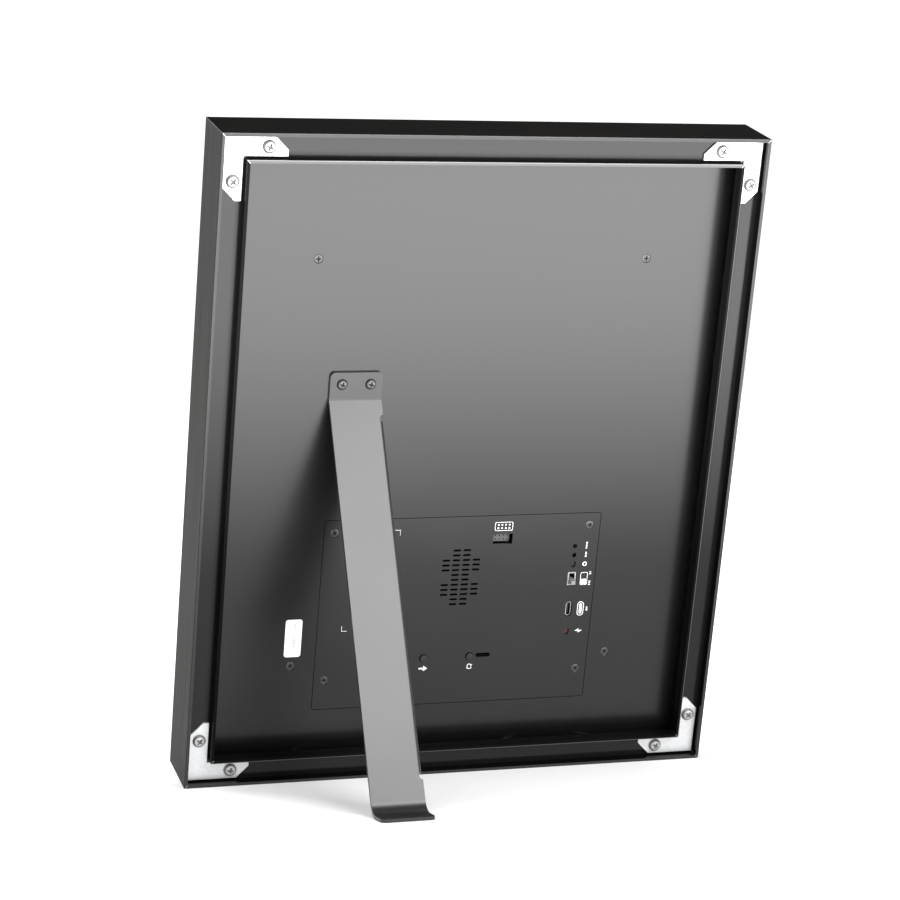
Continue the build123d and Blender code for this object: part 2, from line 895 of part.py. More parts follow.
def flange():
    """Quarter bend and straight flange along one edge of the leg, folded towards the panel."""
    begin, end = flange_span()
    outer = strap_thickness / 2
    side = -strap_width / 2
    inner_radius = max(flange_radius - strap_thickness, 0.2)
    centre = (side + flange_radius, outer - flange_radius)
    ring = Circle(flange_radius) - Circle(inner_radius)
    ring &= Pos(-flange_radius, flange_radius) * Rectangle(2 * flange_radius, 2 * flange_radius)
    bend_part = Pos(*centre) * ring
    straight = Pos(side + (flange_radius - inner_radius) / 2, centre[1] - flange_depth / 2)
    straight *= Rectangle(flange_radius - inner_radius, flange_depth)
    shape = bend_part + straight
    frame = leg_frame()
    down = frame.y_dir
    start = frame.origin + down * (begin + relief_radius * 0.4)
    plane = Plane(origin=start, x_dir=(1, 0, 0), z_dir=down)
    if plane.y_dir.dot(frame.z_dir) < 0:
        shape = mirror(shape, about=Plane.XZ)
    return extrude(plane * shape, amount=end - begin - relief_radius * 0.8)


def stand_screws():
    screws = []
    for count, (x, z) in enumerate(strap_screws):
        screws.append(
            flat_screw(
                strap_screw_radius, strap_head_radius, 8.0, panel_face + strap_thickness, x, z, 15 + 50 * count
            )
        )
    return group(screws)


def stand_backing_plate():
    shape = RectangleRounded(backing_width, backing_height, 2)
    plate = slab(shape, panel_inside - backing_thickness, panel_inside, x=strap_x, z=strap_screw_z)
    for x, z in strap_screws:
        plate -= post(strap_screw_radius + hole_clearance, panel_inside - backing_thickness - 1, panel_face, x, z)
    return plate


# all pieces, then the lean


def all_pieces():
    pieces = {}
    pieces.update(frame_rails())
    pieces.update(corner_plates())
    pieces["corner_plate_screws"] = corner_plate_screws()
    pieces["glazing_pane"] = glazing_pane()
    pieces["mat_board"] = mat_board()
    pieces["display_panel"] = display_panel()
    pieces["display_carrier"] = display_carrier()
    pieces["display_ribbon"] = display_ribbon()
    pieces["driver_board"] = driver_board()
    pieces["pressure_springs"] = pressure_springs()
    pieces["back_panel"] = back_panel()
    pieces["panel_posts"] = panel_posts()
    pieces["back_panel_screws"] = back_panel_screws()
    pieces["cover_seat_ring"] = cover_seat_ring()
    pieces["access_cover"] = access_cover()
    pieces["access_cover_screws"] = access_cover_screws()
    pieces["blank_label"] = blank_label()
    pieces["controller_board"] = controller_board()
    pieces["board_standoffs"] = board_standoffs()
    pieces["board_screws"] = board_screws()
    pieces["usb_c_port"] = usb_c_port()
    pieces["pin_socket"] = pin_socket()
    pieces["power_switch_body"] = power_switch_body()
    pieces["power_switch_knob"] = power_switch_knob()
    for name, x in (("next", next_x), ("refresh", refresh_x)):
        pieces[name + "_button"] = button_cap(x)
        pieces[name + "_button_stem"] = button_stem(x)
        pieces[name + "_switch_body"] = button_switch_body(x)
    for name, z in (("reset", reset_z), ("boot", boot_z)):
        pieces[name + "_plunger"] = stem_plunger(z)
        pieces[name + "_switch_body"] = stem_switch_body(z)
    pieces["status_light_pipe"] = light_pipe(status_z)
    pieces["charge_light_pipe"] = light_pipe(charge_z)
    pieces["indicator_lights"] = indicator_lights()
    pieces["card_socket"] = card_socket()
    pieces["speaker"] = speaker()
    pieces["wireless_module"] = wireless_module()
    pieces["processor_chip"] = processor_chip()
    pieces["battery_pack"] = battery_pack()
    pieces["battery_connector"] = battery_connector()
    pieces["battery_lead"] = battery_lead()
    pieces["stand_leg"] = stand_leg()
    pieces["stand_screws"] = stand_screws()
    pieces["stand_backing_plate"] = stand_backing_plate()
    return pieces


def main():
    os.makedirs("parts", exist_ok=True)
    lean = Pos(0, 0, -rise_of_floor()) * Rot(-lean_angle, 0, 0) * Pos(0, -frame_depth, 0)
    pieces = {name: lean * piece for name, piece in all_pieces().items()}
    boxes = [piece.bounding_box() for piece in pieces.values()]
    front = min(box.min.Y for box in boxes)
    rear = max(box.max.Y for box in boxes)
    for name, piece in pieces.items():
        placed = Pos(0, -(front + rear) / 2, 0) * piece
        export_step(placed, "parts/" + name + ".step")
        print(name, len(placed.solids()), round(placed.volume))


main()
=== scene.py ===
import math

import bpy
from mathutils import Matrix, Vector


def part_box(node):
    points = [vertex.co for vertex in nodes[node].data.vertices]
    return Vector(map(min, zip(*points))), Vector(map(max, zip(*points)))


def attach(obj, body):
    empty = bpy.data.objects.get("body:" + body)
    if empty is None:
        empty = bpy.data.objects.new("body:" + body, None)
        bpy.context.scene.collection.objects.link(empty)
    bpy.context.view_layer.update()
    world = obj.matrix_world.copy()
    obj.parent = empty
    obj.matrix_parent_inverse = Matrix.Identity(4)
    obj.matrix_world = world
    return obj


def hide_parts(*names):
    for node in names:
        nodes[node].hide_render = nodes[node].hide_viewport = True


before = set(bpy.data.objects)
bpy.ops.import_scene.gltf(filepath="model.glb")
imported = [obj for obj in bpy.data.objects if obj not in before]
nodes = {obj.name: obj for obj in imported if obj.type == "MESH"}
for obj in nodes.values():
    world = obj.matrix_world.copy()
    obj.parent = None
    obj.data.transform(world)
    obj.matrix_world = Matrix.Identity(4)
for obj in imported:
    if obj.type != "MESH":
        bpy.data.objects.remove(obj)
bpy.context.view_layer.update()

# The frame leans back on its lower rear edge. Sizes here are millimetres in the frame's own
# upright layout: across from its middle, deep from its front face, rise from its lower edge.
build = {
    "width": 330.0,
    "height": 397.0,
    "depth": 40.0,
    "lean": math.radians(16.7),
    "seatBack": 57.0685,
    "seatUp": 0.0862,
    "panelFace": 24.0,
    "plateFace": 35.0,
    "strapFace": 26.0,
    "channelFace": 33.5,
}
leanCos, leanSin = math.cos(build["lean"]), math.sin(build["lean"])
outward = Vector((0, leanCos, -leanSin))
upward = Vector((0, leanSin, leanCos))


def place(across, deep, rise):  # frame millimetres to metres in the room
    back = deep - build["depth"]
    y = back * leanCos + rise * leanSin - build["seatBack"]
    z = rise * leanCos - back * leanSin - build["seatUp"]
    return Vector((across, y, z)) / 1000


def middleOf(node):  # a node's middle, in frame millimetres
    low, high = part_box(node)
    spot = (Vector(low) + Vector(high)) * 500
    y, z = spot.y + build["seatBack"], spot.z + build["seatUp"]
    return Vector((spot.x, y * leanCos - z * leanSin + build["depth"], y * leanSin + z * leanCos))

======

- [Prompt] Reproduce the listing above verbatim, from first line to last.

- [Expected answer]
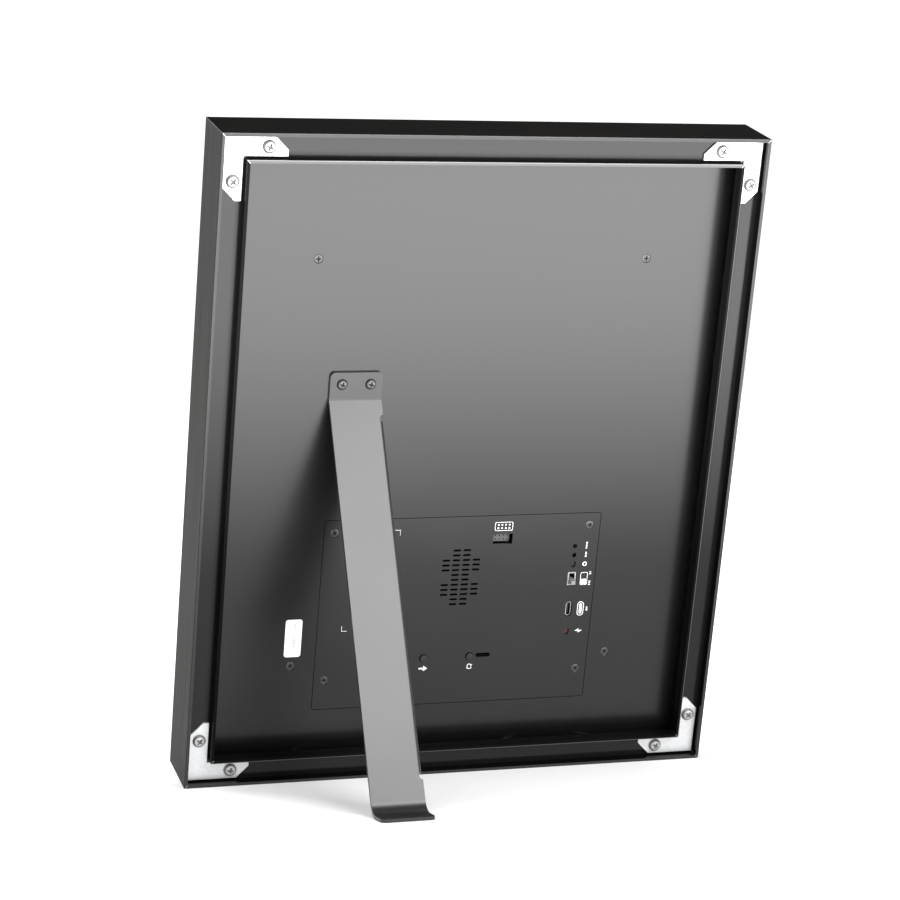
Continue the build123d and Blender code for this object: part 2, from line 895 of part.py. More parts follow.
def flange():
    """Quarter bend and straight flange along one edge of the leg, folded towards the panel."""
    begin, end = flange_span()
    outer = strap_thickness / 2
    side = -strap_width / 2
    inner_radius = max(flange_radius - strap_thickness, 0.2)
    centre = (side + flange_radius, outer - flange_radius)
    ring = Circle(flange_radius) - Circle(inner_radius)
    ring &= Pos(-flange_radius, flange_radius) * Rectangle(2 * flange_radius, 2 * flange_radius)
    bend_part = Pos(*centre) * ring
    straight = Pos(side + (flange_radius - inner_radius) / 2, centre[1] - flange_depth / 2)
    straight *= Rectangle(flange_radius - inner_radius, flange_depth)
    shape = bend_part + straight
    frame = leg_frame()
    down = frame.y_dir
    start = frame.origin + down * (begin + relief_radius * 0.4)
    plane = Plane(origin=start, x_dir=(1, 0, 0), z_dir=down)
    if plane.y_dir.dot(frame.z_dir) < 0:
        shape = mirror(shape, about=Plane.XZ)
    return extrude(plane * shape, amount=end - begin - relief_radius * 0.8)


def stand_screws():
    screws = []
    for count, (x, z) in enumerate(strap_screws):
        screws.append(
            flat_screw(
                strap_screw_radius, strap_head_radius, 8.0, panel_face + strap_thickness, x, z, 15 + 50 * count
            )
        )
    return group(screws)


def stand_backing_plate():
    shape = RectangleRounded(backing_width, backing_height, 2)
    plate = slab(shape, panel_inside - backing_thickness, panel_inside, x=strap_x, z=strap_screw_z)
    for x, z in strap_screws:
        plate -= post(strap_screw_radius + hole_clearance, panel_inside - backing_thickness - 1, panel_face, x, z)
    return plate


# all pieces, then the lean


def all_pieces():
    pieces = {}
    pieces.update(frame_rails())
    pieces.update(corner_plates())
    pieces["corner_plate_screws"] = corner_plate_screws()
    pieces["glazing_pane"] = glazing_pane()
    pieces["mat_board"] = mat_board()
    pieces["display_panel"] = display_panel()
    pieces["display_carrier"] = display_carrier()
    pieces["display_ribbon"] = display_ribbon()
    pieces["driver_board"] = driver_board()
    pieces["pressure_springs"] = pressure_springs()
    pieces["back_panel"] = back_panel()
    pieces["panel_posts"] = panel_posts()
    pieces["back_panel_screws"] = back_panel_screws()
    pieces["cover_seat_ring"] = cover_seat_ring()
    pieces["access_cover"] = access_cover()
    pieces["access_cover_screws"] = access_cover_screws()
    pieces["blank_label"] = blank_label()
    pieces["controller_board"] = controller_board()
    pieces["board_standoffs"] = board_standoffs()
    pieces["board_screws"] = board_screws()
    pieces["usb_c_port"] = usb_c_port()
    pieces["pin_socket"] = pin_socket()
    pieces["power_switch_body"] = power_switch_body()
    pieces["power_switch_knob"] = power_switch_knob()
    for name, x in (("next", next_x), ("refresh", refresh_x)):
        pieces[name + "_button"] = button_cap(x)
        pieces[name + "_button_stem"] = button_stem(x)
        pieces[name + "_switch_body"] = button_switch_body(x)
    for name, z in (("reset", reset_z), ("boot", boot_z)):
        pieces[name + "_plunger"] = stem_plunger(z)
        pieces[name + "_switch_body"] = stem_switch_body(z)
    pieces["status_light_pipe"] = light_pipe(status_z)
    pieces["charge_light_pipe"] = light_pipe(charge_z)
    pieces["indicator_lights"] = indicator_lights()
    pieces["card_socket"] = card_socket()
    pieces["speaker"] = speaker()
    pieces["wireless_module"] = wireless_module()
    pieces["processor_chip"] = processor_chip()
    pieces["battery_pack"] = battery_pack()
    pieces["battery_connector"] = battery_connector()
    pieces["battery_lead"] = battery_lead()
    pieces["stand_leg"] = stand_leg()
    pieces["stand_screws"] = stand_screws()
    pieces["stand_backing_plate"] = stand_backing_plate()
    return pieces


def main():
    os.makedirs("parts", exist_ok=True)
    lean = Pos(0, 0, -rise_of_floor()) * Rot(-lean_angle, 0, 0) * Pos(0, -frame_depth, 0)
    pieces = {name: lean * piece for name, piece in all_pieces().items()}
    boxes = [piece.bounding_box() for piece in pieces.values()]
    front = min(box.min.Y for box in boxes)
    rear = max(box.max.Y for box in boxes)
    for name, piece in pieces.items():
        placed = Pos(0, -(front + rear) / 2, 0) * piece
        export_step(placed, "parts/" + name + ".step")
        print(name, len(placed.solids()), round(placed.volume))


main()
=== scene.py ===
import math

import bpy
from mathutils import Matrix, Vector


def part_box(node):
    points = [vertex.co for vertex in nodes[node].data.vertices]
    return Vector(map(min, zip(*points))), Vector(map(max, zip(*points)))


def attach(obj, body):
    empty = bpy.data.objects.get("body:" + body)
    if empty is None:
        empty = bpy.data.objects.new("body:" + body, None)
        bpy.context.scene.collection.objects.link(empty)
    bpy.context.view_layer.update()
    world = obj.matrix_world.copy()
    obj.parent = empty
    obj.matrix_parent_inverse = Matrix.Identity(4)
    obj.matrix_world = world
    return obj


def hide_parts(*names):
    for node in names:
        nodes[node].hide_render = nodes[node].hide_viewport = True


before = set(bpy.data.objects)
bpy.ops.import_scene.gltf(filepath="model.glb")
imported = [obj for obj in bpy.data.objects if obj not in before]
nodes = {obj.name: obj for obj in imported if obj.type == "MESH"}
for obj in nodes.values():
    world = obj.matrix_world.copy()
    obj.parent = None
    obj.data.transform(world)
    obj.matrix_world = Matrix.Identity(4)
for obj in imported:
    if obj.type != "MESH":
        bpy.data.objects.remove(obj)
bpy.context.view_layer.update()

# The frame leans back on its lower rear edge. Sizes here are millimetres in the frame's own
# upright layout: across from its middle, deep from its front face, rise from its lower edge.
build = {
    "width": 330.0,
    "height": 397.0,
    "depth": 40.0,
    "lean": math.radians(16.7),
    "seatBack": 57.0685,
    "seatUp": 0.0862,
    "panelFace": 24.0,
    "plateFace": 35.0,
    "strapFace": 26.0,
    "channelFace": 33.5,
}
leanCos, leanSin = math.cos(build["lean"]), math.sin(build["lean"])
outward = Vector((0, leanCos, -leanSin))
upward = Vector((0, leanSin, leanCos))


def place(across, deep, rise):  # frame millimetres to metres in the room
    back = deep - build["depth"]
    y = back * leanCos + rise * leanSin - build["seatBack"]
    z = rise * leanCos - back * leanSin - build["seatUp"]
    return Vector((across, y, z)) / 1000


def middleOf(node):  # a node's middle, in frame millimetres
    low, high = part_box(node)
    spot = (Vector(low) + Vector(high)) * 500
    y, z = spot.y + build["seatBack"], spot.z + build["seatUp"]
    return Vector((spot.x, y * leanCos - z * leanSin + build["depth"], y * leanSin + z * leanCos))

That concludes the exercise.